Given request> Output every line below exactly.

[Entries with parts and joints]
--------

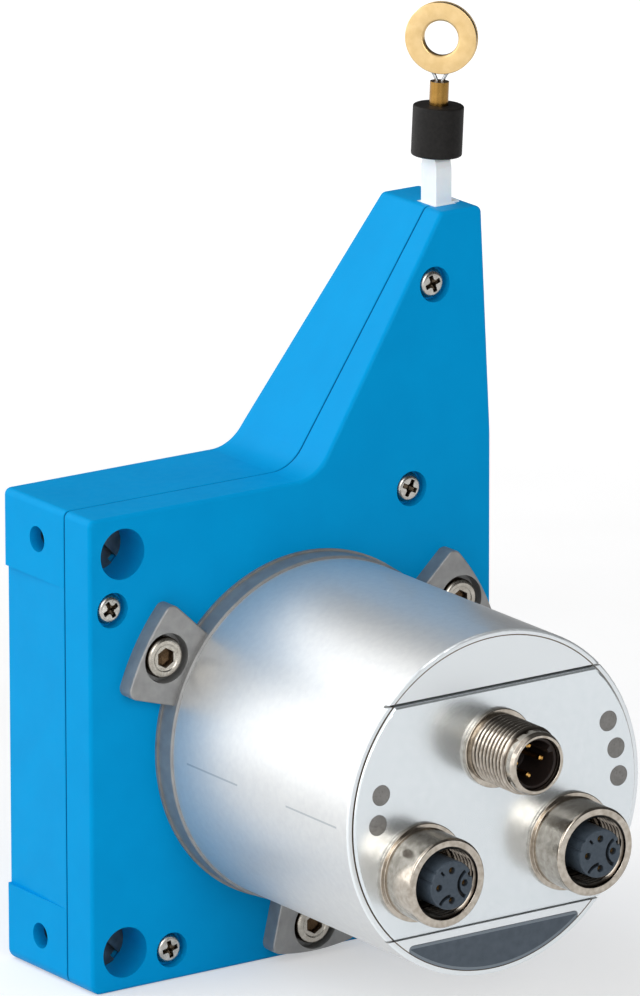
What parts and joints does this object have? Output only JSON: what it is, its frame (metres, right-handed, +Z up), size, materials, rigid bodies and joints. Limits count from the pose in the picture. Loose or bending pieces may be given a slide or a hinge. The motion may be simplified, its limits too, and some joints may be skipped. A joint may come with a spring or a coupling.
{
  "type": "draw wire encoder",
  "caption": "Draw wire encoder: flat moulded drum housing with a corner tower, steel wire with stop and ring, and a round encoder with screw-in connectors on its end.",
  "frame": {"origin": "midway between the two side bolt holes, on the left mounting face", "axes": "+Z up along the draw wire, +X from the mounting face to the wire's side, -Y out of the connector end"},
  "size_m": [0.0839, 0.0949, 0.161],
  "materials": {
    "blue_plastic": "gloss",
    "bright_steel": "satin",
    "dark_steel": "oiled",
    "sheet_steel": "satin",
    "spring_steel": "blued",
    "white_plastic": "satin",
    "felt": "felt",
    "cast_aluminium": "matte cast",
    "black_rubber": "matte",
    "circuit_board": "satin",
    "nickel_brass": "nickel plated",
    "nickel_steel": "satin nickel",
    "slate_panel": "satin",
    "grey_lamp": "satin",
    "dark_insert": "satin",
    "gold_contact": "gold plated",
    "drum_plastic": "satin",
    "wire_steel": "stranded",
    "disc_glass": "polished",
    "yellow_brass": "satin"
  },
  "bodies": {
    "housing": {"front_cover": "blue_plastic", "rear_shell": "blue_plastic", "housing_screws": "bright_steel", "barrel_nuts": "dark_steel", "rear_bearing_outer": "bright_steel", "spring_case": "sheet_steel", "spring_cover": "sheet_steel", "spiral_spring": "spring_steel", "wire_nozzle": "white_plastic", "wiper": "felt", "mounting_collar": "cast_aluminium", "collar_screws": "bright_steel", "encoder_flange": "cast_aluminium", "can_seal": "black_rubber", "encoder_bearings_outer": "bright_steel", "sensor_board": "circuit_board", "main_board": "circuit_board", "board_posts": "nickel_brass", "encoder_can": "nickel_steel", "label_panel": "slate_panel", "connector_plate": "nickel_steel", "signal_lamps": "grey_lamp", "power_shell": "nickel_brass", "power_insert": "dark_insert", "power_pins": "gold_contact", "data_shells": "nickel_brass", "data_inserts": "dark_insert", "data_contacts": "gold_contact"},
    "drum": {"wire_drum": "drum_plastic", "wire_winding": "wire_steel", "drum_shaft": "bright_steel", "rear_bearing_inner": "bright_steel", "encoder_bearings_inner": "bright_steel", "encoder_shaft": "bright_steel", "code_disc": "disc_glass"},
    "wire_end": {"draw_wire": "wire_steel", "stopper": "black_rubber", "crimp_sleeve": "yellow_brass", "wire_loop": "wire_steel", "eye_ring": "yellow_brass"}
  },
  "joints": [
    {"name": "drum_turn", "type": "hinge", "parent": "housing", "child": "drum", "pos_m": [0.0438, 0, -0.001], "axis": [0, -1, 0], "range_deg": [0, 5025], "stiffness_Nm_per_rad": 0.0008, "springref_deg": -14323.94},
    {"name": "wire_pull", "type": "slide", "parent": "housing", "child": "wire_end", "axis": [0, 0, 1], "range_m": [0, 3]}
  ],
  "couplings": [
    {"joint": "wire_pull", "follows": "drum_turn", "m_per_rad": 0.0342}
  ]
}
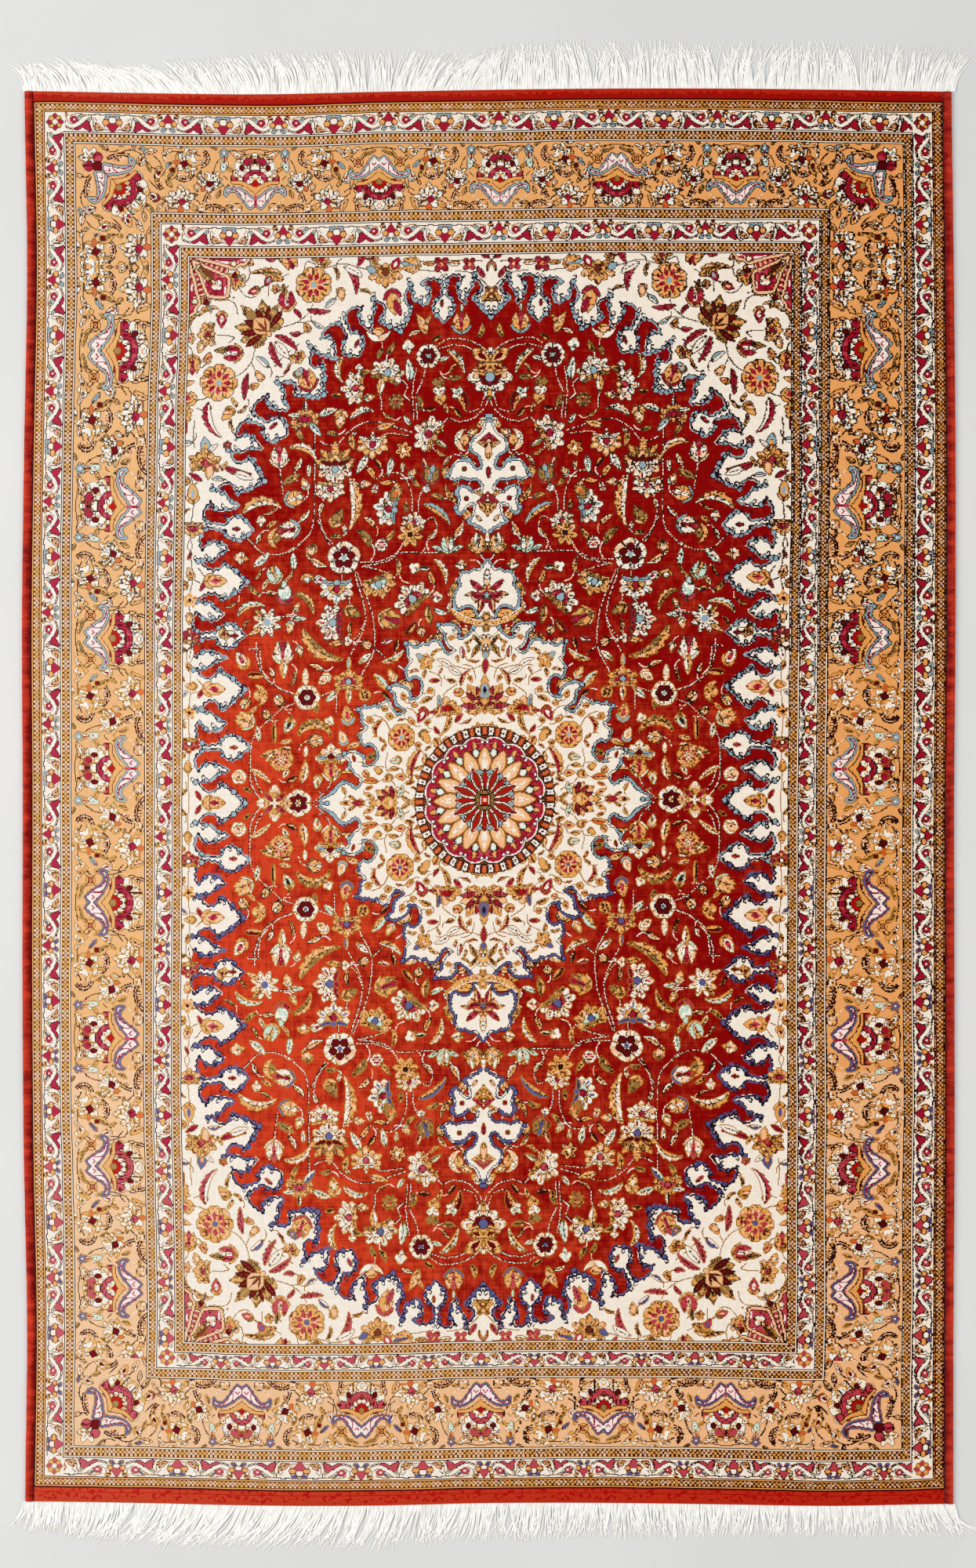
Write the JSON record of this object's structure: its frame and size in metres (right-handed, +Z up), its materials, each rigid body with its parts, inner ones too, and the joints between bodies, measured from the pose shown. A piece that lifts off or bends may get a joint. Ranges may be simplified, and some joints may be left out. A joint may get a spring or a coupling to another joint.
{
  "type": "medallion rug",
  "caption": "Small hand-knotted silk rug, laid flat, with bound sides and a knotted fringe along each end.",
  "frame": {"origin": "middle of the knotted cloth, on its underside", "axes": "+X to the right selvedge, +Y to the upper fringe, +Z up out of the pile"},
  "size_m": [1.0521, 1.6886, 0.005],
  "materials": {
    "silk_pile": "short cut silk pile with a soft sheen",
    "silk_overcasting": "wrapped red silk",
    "silk_fringe": "ivory silk strands"
  },
  "bodies": {
    "root": {"rug": "silk_pile", "selvedge_left": "silk_overcasting", "selvedge_right": "silk_overcasting", "fringe_top": "silk_fringe", "fringe_bottom": "silk_fringe"}
  },
  "joints": []
}
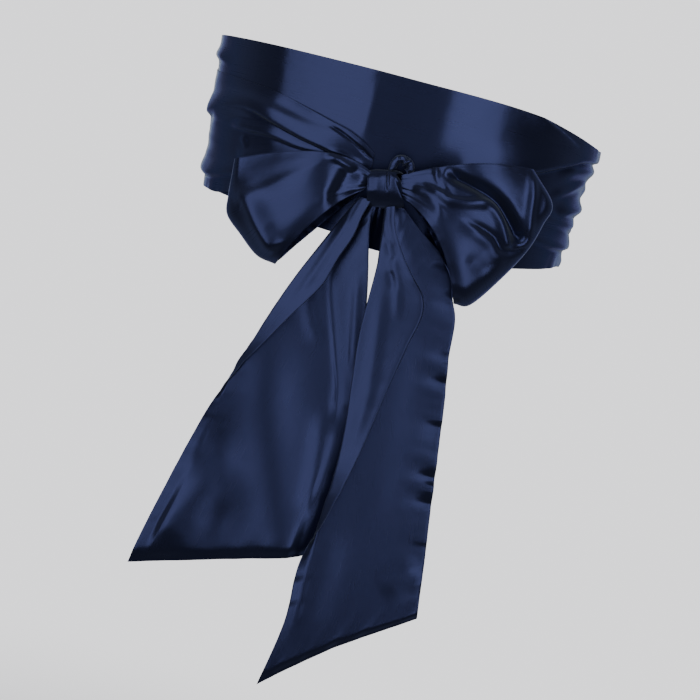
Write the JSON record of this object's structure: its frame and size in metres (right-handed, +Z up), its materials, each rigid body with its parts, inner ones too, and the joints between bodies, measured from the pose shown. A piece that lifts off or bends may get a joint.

--------

Exercise result>
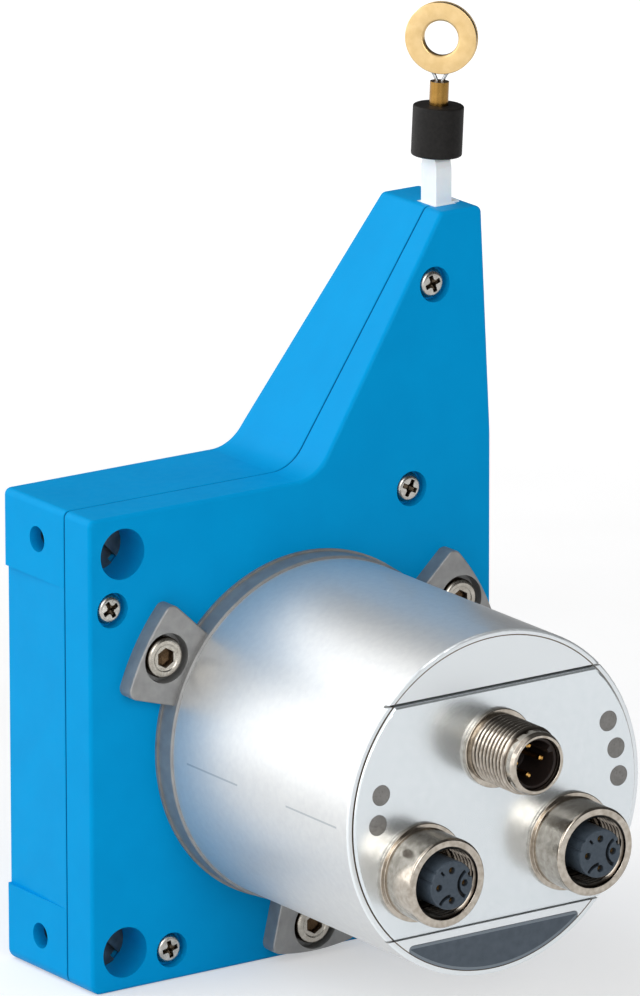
What parts and joints does this object have? Output only JSON: what it is, its frame (metres, right-handed, +Z up), size, materials, rigid bodies and joints. Limits count from the pose in the picture. Loose or bending pieces may be given a slide or a hinge. The motion may be simplified, its limits too, and some joints may be skipped. A joint may come with a spring or a coupling.
{
  "type": "draw wire encoder",
  "caption": "Draw wire encoder: flat moulded drum housing with a corner tower, steel wire with stop and ring, and a round encoder with screw-in connectors on its end.",
  "frame": {"origin": "midway between the two side bolt holes, on the left mounting face", "axes": "+Z up along the draw wire, +X from the mounting face to the wire's side, -Y out of the connector end"},
  "size_m": [0.0839, 0.0949, 0.161],
  "materials": {
    "blue_plastic": "gloss",
    "bright_steel": "satin",
    "dark_steel": "oiled",
    "sheet_steel": "satin",
    "spring_steel": "blued",
    "white_plastic": "satin",
    "felt": "felt",
    "cast_aluminium": "matte cast",
    "black_rubber": "matte",
    "circuit_board": "satin",
    "nickel_brass": "nickel plated",
    "nickel_steel": "satin nickel",
    "slate_panel": "satin",
    "grey_lamp": "satin",
    "dark_insert": "satin",
    "gold_contact": "gold plated",
    "drum_plastic": "satin",
    "wire_steel": "stranded",
    "disc_glass": "polished",
    "yellow_brass": "satin"
  },
  "bodies": {
    "housing": {"front_cover": "blue_plastic", "rear_shell": "blue_plastic", "housing_screws": "bright_steel", "barrel_nuts": "dark_steel", "rear_bearing_outer": "bright_steel", "spring_case": "sheet_steel", "spring_cover": "sheet_steel", "spiral_spring": "spring_steel", "wire_nozzle": "white_plastic", "wiper": "felt", "mounting_collar": "cast_aluminium", "collar_screws": "bright_steel", "encoder_flange": "cast_aluminium", "can_seal": "black_rubber", "encoder_bearings_outer": "bright_steel", "sensor_board": "circuit_board", "main_board": "circuit_board", "board_posts": "nickel_brass", "encoder_can": "nickel_steel", "label_panel": "slate_panel", "connector_plate": "nickel_steel", "signal_lamps": "grey_lamp", "power_shell": "nickel_brass", "power_insert": "dark_insert", "power_pins": "gold_contact", "data_shells": "nickel_brass", "data_inserts": "dark_insert", "data_contacts": "gold_contact"},
    "drum": {"wire_drum": "drum_plastic", "wire_winding": "wire_steel", "drum_shaft": "bright_steel", "rear_bearing_inner": "bright_steel", "encoder_bearings_inner": "bright_steel", "encoder_shaft": "bright_steel", "code_disc": "disc_glass"},
    "wire_end": {"draw_wire": "wire_steel", "stopper": "black_rubber", "crimp_sleeve": "yellow_brass", "wire_loop": "wire_steel", "eye_ring": "yellow_brass"}
  },
  "joints": [
    {"name": "drum_turn", "type": "hinge", "parent": "housing", "child": "drum", "pos_m": [0.0438, 0, -0.001], "axis": [0, -1, 0], "range_deg": [0, 5025], "stiffness_Nm_per_rad": 0.0008, "springref_deg": -14323.94},
    {"name": "wire_pull", "type": "slide", "parent": "housing", "child": "wire_end", "axis": [0, 0, 1], "range_m": [0, 3]}
  ],
  "couplings": [
    {"joint": "wire_pull", "follows": "drum_turn", "m_per_rad": 0.0342}
  ]
}
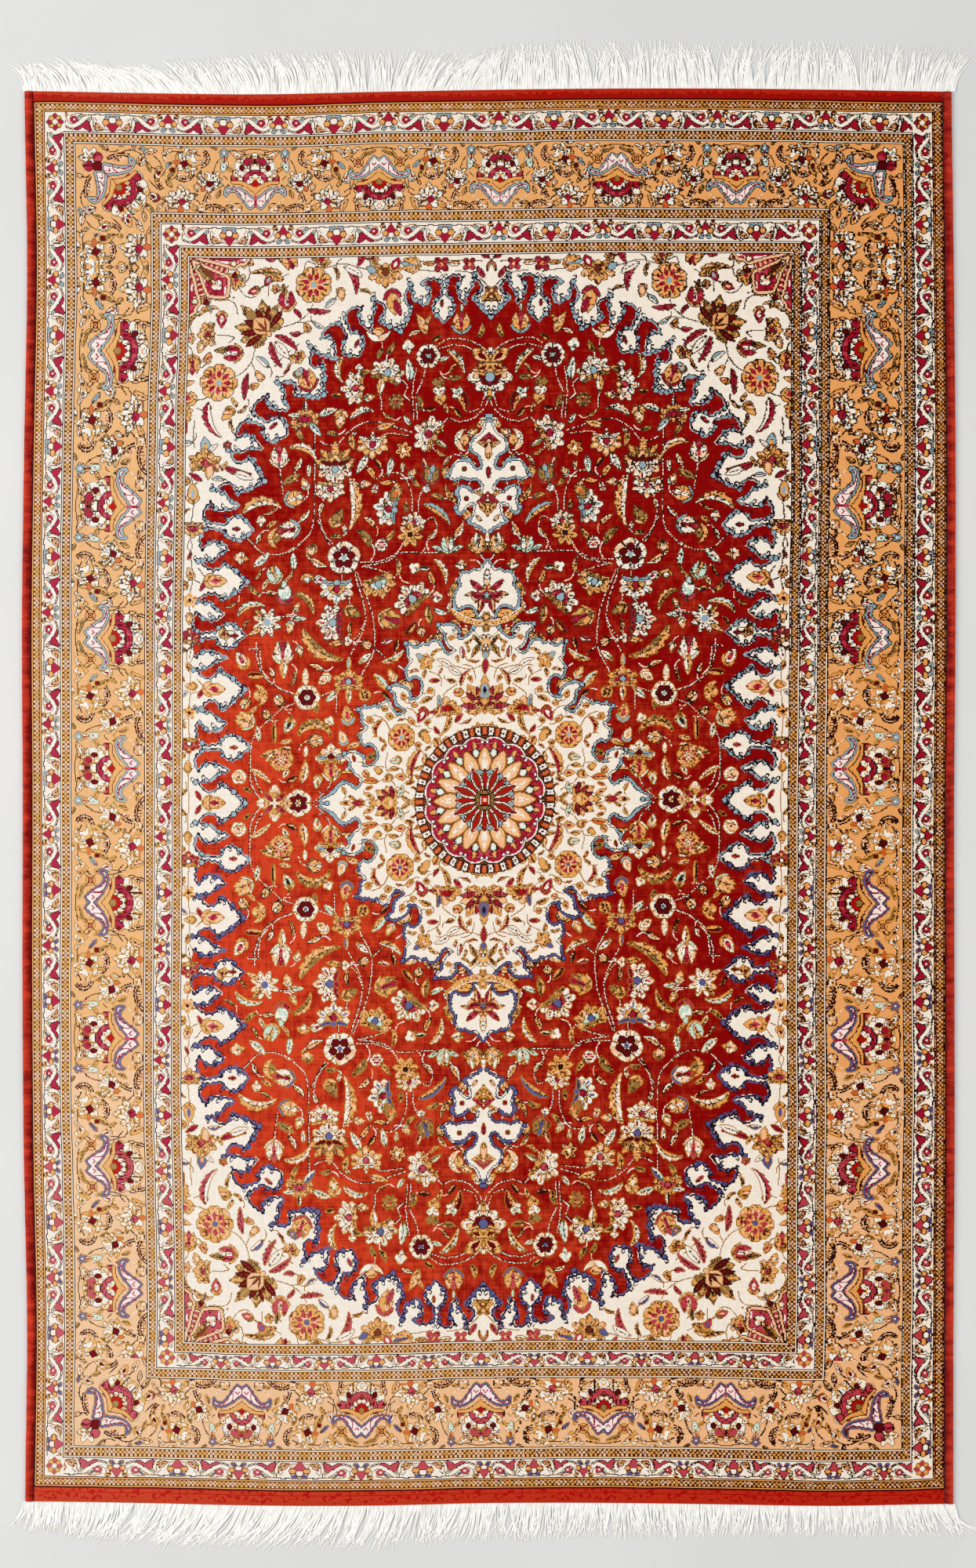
Write the JSON record of this object's structure: its frame and size in metres (right-handed, +Z up), its materials, each rigid body with its parts, inner ones too, and the joints between bodies, measured from the pose shown. A piece that lifts off or bends may get a joint. Ranges may be simplified, and some joints may be left out. A joint may get a spring or a coupling to another joint.
{
  "type": "medallion rug",
  "caption": "Small hand-knotted silk rug, laid flat, with bound sides and a knotted fringe along each end.",
  "frame": {"origin": "middle of the knotted cloth, on its underside", "axes": "+X to the right selvedge, +Y to the upper fringe, +Z up out of the pile"},
  "size_m": [1.0521, 1.6886, 0.005],
  "materials": {
    "silk_pile": "short cut silk pile with a soft sheen",
    "silk_overcasting": "wrapped red silk",
    "silk_fringe": "ivory silk strands"
  },
  "bodies": {
    "root": {"rug": "silk_pile", "selvedge_left": "silk_overcasting", "selvedge_right": "silk_overcasting", "fringe_top": "silk_fringe", "fringe_bottom": "silk_fringe"}
  },
  "joints": []
}
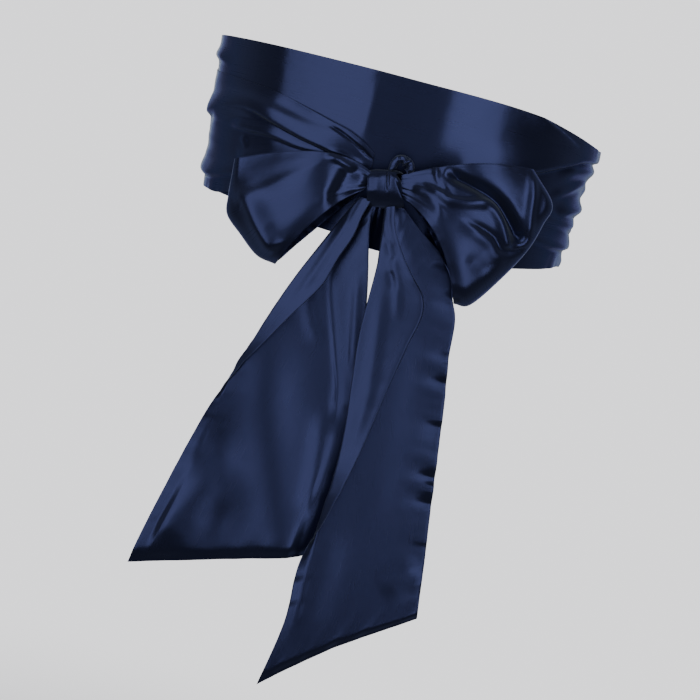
Write the JSON record of this object's structure: its frame and size in metres (right-handed, +Z up), its materials, each rigid body with its parts, inner ones too, and the joints between bodies, measured from the pose shown. A piece that lifts off or bends may get a joint.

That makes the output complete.